Restrictions on building — combined with high levels of poverty and unemployment — have forced some members of the African community, particularly the younger generation, to look for residence outside the Old City. Many have moved to areas like Beit Hanina or Shuafat because it is extremely difficult to accommodate a growing family in the Old City.

This problem is faced by all Palestinians in the Old City. But one problem unique to African-Palestinians is that — unlike most Palestinians in Jerusalem — many of them do not have a Jordanian passport.

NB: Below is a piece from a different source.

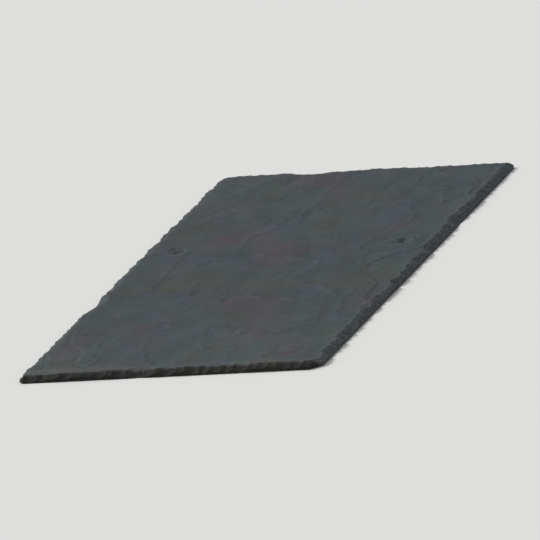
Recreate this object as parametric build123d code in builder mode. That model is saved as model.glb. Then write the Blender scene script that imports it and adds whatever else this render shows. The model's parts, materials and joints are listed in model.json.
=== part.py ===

“My father carried a French passport which he gave up following Chad’s independence in 1960,” said Mahmoud Jiddah. “When he applied for a Jordanian passport — since Jerusalem was under Jordanian rule then — it took him more than four years to receive it … But even the fact that my father carried a Jordanian passport doesn’t mean that I could automatically attain one. I’ve only received a temporary passport a couple of years ago and it’s about to expire.”

Jiddah added that he has a list of 50 African-Palestinians from Jerusalem who are banned from receiving a Jordanian passport. He explained that this Jordanian policy of refusing to give passports to African-Palestinians has to do with considering them “strangers.”

He said: “Imagine — we’ve been living here for our entire lives and we’ve sacrificed everything for Jerusalem and the Jordanian authorities consider us strangers. But when they ruled over Jerusalem in 1948, they suddenly became the kings.”

African-Palestinians are forced to travel using a laissez-passer, which means they are not allowed to visit Arab countries with which Israel has no diplomatic relations. Alternatively they are left with the option of applying for a Palestinian Authority or international passport which could jeopardize their residency status in Jerusalem. The other option left is to apply for an Israeli passport, which the community strongly rejects.

Microcosm

In a sense, the African community in Jerusalem is a microcosm of the challenges Palestinians in Jerusalem face, and of the resilience they maintain.

Jiddah was arrested by Israeli occupation forces on 5 September 1968, along with his brother Abdullah and their cousin and comrade in the Popular Front for the Liberation of Palestine, Ali Jiddah.

Mahmoud was sentenced to 25 years in jail, while Ali was sentenced to 20 for planting bombs. Both of them were released in 20 May 1985 in a prisoner exchange between Israel and the splinter group PFLP-GC.

A self-proclaimed Palestinian, African and socialist, Mahmoud, like his cousin, refused all pressure to deport him from Jerusalem. The men preferred to spend most of their lives in jail over leaving Jerusalem.

Mahmoud’s brother Abdullah, though, was deported in 1970, and was separated from his family and city.

“The first time I saw my brother was in Switzerland in 1993 when I got an invitation to a human rights conference in Geneva. I will never forget that moment,” Jiddah said. “The second time we met after that was in Jordan in 2012, which only makes me wonder: do I still have 20 years left in my life to see my brother again?”

Mahmoud Jiddah is as old as the Nakba. His community embodies the Palestinian narrative of uprooting, defiance and survival in all of its details.